**PROBLEM REQUIREMENTS**
Begin with the line that contains "Reconstruct the object" and end with the line that contains "# slide on the", transcribing exactly each line in that stretch and no other.

**DATA RECORDS**
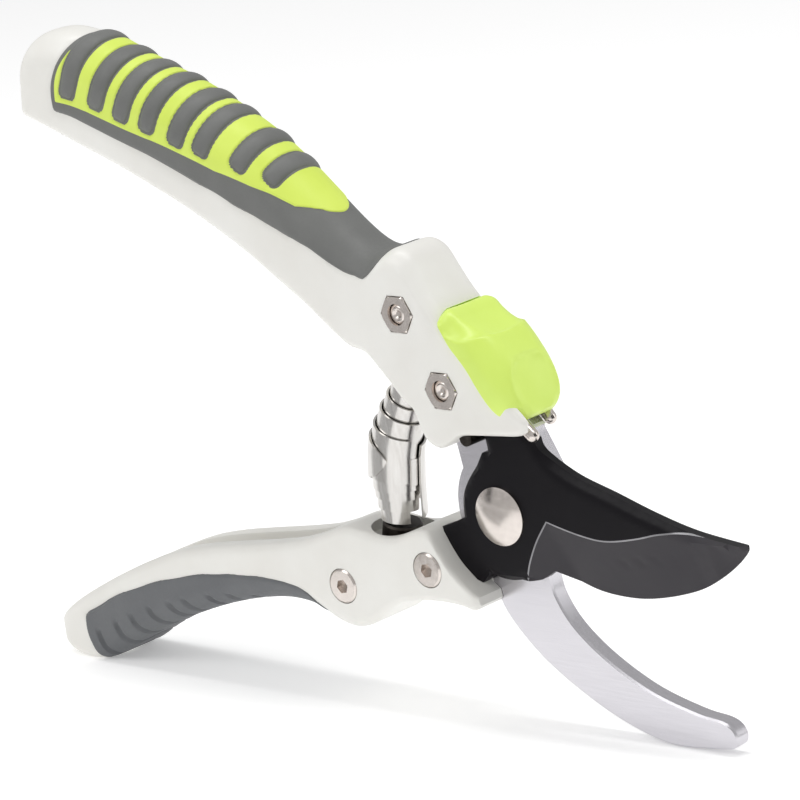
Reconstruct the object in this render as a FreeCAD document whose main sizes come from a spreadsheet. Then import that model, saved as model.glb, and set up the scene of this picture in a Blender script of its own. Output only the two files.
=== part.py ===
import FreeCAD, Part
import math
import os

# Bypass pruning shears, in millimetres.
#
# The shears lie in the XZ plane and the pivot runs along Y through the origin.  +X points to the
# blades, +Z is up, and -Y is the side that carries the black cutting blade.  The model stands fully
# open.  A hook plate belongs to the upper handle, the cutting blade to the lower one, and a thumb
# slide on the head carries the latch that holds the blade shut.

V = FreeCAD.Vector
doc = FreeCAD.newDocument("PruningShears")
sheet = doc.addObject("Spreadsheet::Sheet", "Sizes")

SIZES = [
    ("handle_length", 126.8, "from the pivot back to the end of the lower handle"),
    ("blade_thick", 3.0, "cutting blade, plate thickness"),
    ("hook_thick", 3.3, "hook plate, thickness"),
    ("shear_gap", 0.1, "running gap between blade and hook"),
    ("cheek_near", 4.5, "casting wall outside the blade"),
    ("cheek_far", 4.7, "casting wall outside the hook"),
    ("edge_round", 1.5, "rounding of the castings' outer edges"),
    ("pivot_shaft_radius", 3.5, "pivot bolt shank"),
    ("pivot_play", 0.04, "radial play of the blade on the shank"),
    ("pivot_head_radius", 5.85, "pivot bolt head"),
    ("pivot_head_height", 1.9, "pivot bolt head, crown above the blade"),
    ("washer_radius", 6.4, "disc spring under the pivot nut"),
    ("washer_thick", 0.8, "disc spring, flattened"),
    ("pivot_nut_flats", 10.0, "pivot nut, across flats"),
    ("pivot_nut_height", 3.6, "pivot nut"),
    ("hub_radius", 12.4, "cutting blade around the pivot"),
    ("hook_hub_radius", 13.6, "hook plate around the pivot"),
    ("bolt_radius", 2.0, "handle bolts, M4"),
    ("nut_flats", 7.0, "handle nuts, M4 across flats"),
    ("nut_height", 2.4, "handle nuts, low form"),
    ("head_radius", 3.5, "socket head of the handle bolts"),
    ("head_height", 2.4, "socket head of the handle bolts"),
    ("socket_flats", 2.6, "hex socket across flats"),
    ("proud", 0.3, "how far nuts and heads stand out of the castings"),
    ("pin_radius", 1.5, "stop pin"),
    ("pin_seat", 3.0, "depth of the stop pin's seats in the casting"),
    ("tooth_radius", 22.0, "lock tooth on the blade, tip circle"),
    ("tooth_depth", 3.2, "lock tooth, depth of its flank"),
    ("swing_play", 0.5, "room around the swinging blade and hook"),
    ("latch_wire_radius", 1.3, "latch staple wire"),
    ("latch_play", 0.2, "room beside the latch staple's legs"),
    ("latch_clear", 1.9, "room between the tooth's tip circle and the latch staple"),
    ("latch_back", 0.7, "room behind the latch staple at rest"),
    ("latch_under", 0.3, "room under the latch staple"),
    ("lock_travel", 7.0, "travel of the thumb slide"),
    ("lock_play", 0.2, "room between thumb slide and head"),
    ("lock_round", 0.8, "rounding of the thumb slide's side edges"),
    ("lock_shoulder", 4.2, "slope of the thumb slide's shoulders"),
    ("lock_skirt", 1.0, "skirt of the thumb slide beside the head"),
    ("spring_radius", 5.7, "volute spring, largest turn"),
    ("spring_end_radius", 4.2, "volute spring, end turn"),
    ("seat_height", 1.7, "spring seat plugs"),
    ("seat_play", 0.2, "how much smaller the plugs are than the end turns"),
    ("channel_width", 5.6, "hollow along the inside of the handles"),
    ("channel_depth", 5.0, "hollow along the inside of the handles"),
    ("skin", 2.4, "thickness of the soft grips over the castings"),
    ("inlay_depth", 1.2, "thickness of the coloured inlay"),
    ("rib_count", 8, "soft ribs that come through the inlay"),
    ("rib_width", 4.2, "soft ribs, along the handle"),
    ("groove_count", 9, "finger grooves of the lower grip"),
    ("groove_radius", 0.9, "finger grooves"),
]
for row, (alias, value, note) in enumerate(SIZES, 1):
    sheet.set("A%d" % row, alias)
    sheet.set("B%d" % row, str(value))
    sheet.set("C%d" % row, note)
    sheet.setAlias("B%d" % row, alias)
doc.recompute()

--

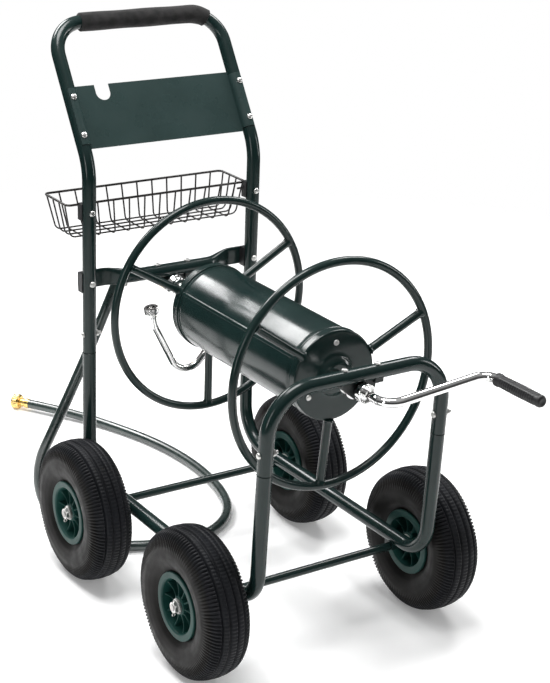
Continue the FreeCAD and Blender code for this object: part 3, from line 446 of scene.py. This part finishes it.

* * *

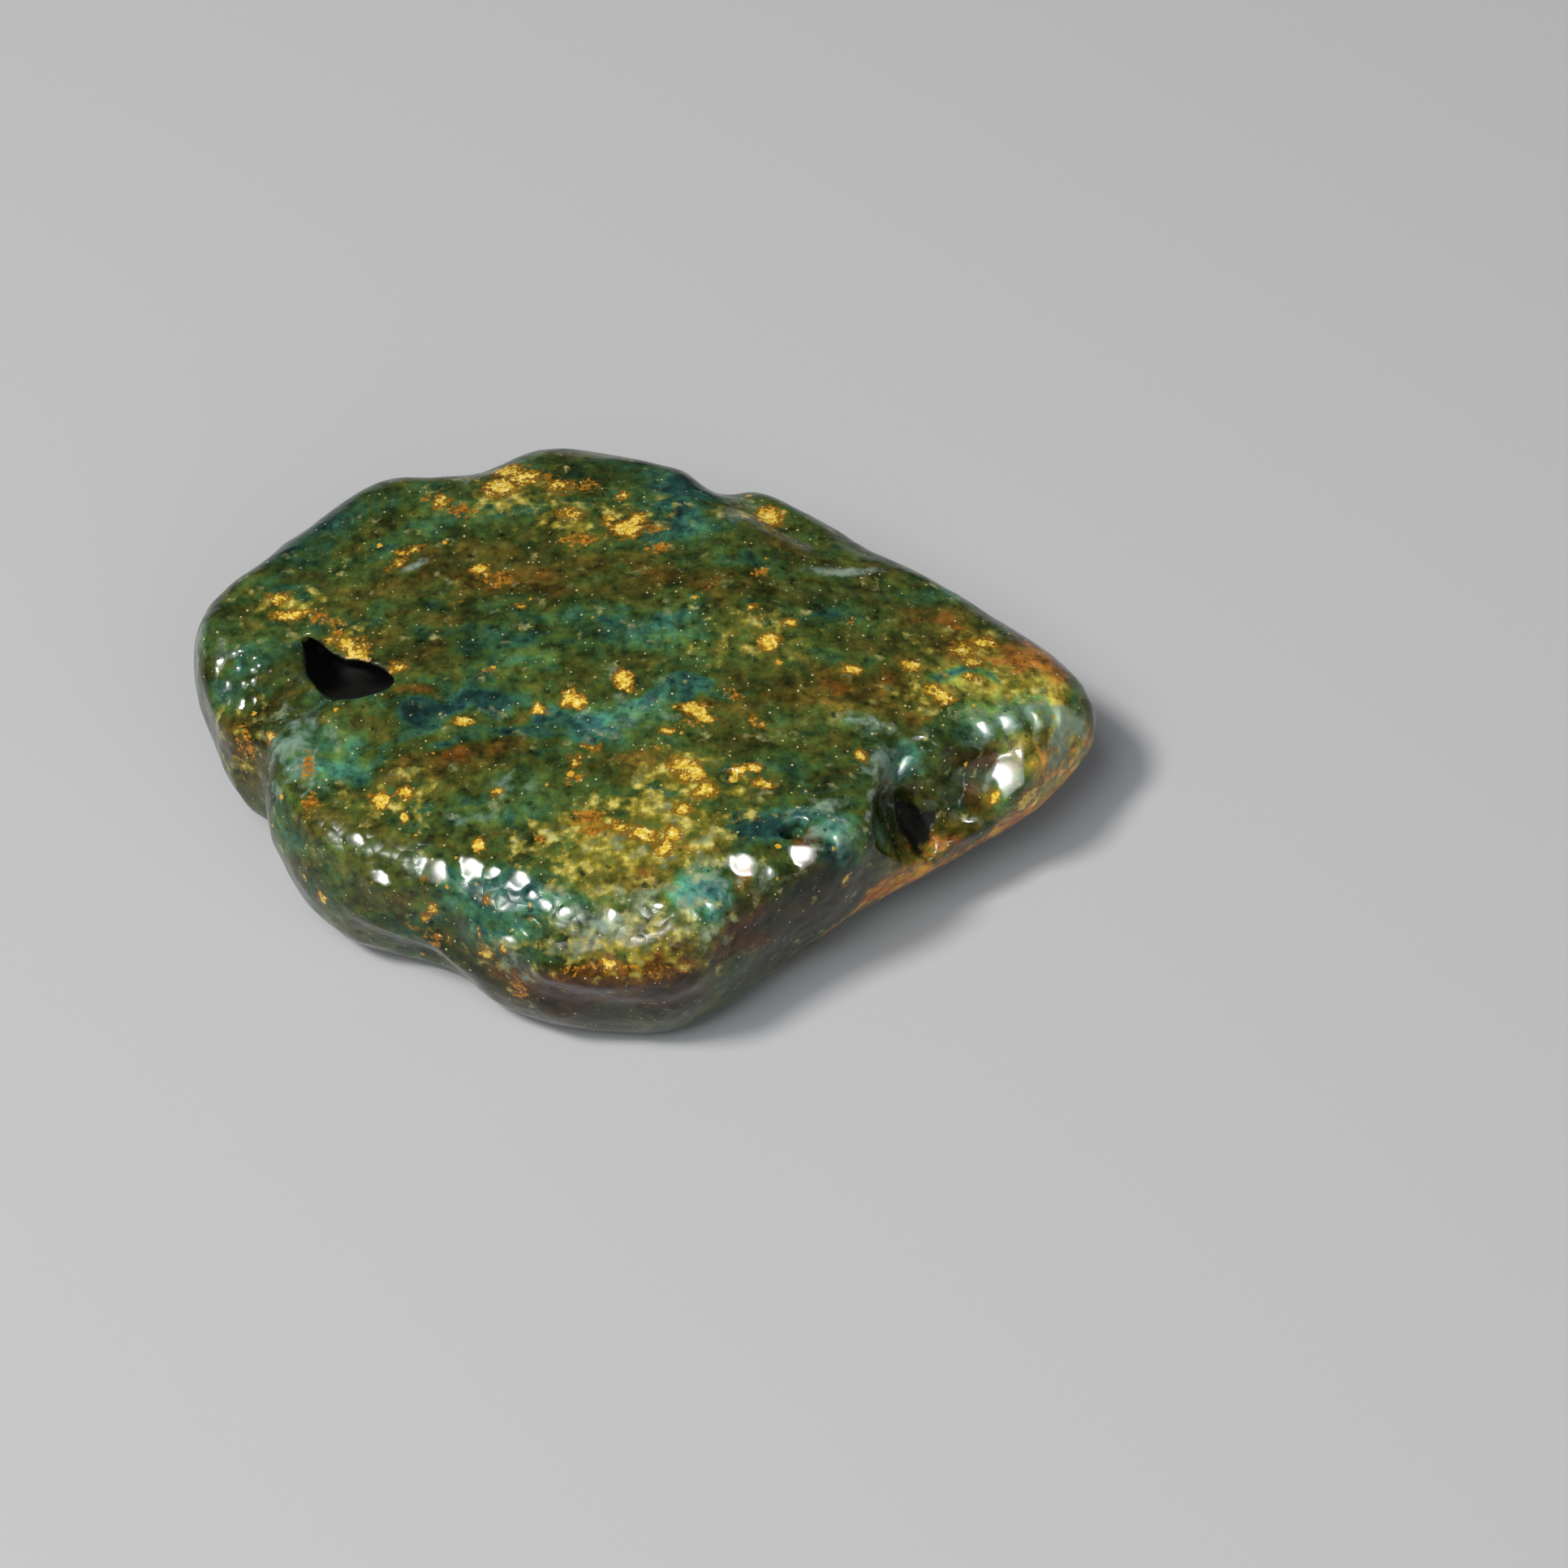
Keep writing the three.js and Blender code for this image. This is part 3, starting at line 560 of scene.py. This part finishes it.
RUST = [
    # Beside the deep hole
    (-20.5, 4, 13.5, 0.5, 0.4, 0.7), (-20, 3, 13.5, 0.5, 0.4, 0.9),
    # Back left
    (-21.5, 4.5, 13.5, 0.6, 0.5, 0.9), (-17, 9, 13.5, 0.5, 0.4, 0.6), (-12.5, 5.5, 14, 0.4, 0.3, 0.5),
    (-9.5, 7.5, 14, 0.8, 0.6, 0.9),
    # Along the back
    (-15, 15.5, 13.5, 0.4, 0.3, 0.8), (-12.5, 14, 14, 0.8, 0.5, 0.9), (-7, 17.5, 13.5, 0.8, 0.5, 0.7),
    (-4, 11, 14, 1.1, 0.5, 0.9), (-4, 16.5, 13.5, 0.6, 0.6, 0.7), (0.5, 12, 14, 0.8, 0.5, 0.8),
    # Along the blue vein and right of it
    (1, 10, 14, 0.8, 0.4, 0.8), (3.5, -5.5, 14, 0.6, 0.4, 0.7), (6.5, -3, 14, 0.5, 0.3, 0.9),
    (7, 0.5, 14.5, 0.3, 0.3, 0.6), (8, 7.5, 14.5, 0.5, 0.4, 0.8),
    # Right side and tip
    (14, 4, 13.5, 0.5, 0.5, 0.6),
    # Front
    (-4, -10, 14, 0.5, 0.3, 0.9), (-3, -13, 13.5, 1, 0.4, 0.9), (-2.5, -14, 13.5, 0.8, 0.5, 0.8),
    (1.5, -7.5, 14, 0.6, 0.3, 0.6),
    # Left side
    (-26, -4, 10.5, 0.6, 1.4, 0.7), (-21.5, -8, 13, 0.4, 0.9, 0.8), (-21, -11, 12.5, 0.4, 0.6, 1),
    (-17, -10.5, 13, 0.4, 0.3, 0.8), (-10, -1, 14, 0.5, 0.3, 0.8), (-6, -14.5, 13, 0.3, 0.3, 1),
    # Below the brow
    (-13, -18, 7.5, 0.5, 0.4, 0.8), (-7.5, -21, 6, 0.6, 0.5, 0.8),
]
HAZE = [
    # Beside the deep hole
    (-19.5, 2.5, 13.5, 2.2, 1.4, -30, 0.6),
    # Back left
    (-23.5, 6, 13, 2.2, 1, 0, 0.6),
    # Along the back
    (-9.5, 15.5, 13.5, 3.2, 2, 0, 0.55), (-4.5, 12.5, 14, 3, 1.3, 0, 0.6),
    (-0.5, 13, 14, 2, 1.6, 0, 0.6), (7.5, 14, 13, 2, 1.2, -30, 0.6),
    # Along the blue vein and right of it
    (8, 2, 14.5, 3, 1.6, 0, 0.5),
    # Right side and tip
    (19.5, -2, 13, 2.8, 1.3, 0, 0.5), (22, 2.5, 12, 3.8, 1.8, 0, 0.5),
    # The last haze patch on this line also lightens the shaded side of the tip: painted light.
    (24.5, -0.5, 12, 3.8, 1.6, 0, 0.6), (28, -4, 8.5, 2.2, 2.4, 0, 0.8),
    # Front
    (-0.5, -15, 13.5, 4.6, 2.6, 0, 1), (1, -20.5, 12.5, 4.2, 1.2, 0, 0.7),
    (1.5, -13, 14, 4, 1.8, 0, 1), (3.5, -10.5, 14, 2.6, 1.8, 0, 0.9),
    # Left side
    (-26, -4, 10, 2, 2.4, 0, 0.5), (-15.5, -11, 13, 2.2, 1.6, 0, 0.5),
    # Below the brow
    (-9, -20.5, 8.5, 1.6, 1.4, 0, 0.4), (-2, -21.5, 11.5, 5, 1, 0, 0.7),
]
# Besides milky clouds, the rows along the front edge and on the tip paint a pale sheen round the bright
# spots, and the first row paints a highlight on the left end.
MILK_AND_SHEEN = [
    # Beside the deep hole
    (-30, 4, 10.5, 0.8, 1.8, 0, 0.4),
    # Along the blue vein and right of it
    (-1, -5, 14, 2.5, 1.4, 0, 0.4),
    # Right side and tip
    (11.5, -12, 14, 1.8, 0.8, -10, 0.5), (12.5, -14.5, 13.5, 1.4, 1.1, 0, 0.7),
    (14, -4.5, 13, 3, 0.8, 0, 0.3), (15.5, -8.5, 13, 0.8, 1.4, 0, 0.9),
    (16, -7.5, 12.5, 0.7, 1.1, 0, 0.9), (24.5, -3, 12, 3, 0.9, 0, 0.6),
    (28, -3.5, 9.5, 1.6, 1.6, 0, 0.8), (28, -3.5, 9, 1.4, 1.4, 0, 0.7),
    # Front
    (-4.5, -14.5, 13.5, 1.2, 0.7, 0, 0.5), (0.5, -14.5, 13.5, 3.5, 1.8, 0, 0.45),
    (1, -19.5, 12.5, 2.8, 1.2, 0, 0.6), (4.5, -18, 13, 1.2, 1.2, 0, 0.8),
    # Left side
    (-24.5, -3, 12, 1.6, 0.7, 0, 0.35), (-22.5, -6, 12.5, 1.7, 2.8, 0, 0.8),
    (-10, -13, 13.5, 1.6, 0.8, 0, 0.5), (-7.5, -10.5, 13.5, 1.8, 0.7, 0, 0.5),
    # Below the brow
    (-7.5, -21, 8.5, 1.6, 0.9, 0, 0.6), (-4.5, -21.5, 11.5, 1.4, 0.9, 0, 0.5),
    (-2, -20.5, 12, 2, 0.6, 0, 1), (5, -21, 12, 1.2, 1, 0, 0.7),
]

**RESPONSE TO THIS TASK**
Reconstruct the object in this render as a FreeCAD document whose main sizes come from a spreadsheet. Then import that model, saved as model.glb, and set up the scene of this picture in a Blender script of its own. Output only the two files.
=== part.py ===
import FreeCAD, Part
import math
import os

# Bypass pruning shears, in millimetres.
#
# The shears lie in the XZ plane and the pivot runs along Y through the origin.  +X points to the
# blades, +Z is up, and -Y is the side that carries the black cutting blade.  The model stands fully
# open.  A hook plate belongs to the upper handle, the cutting blade to the lower one, and a thumb
# slide on the head carries the latch that holds the blade shut.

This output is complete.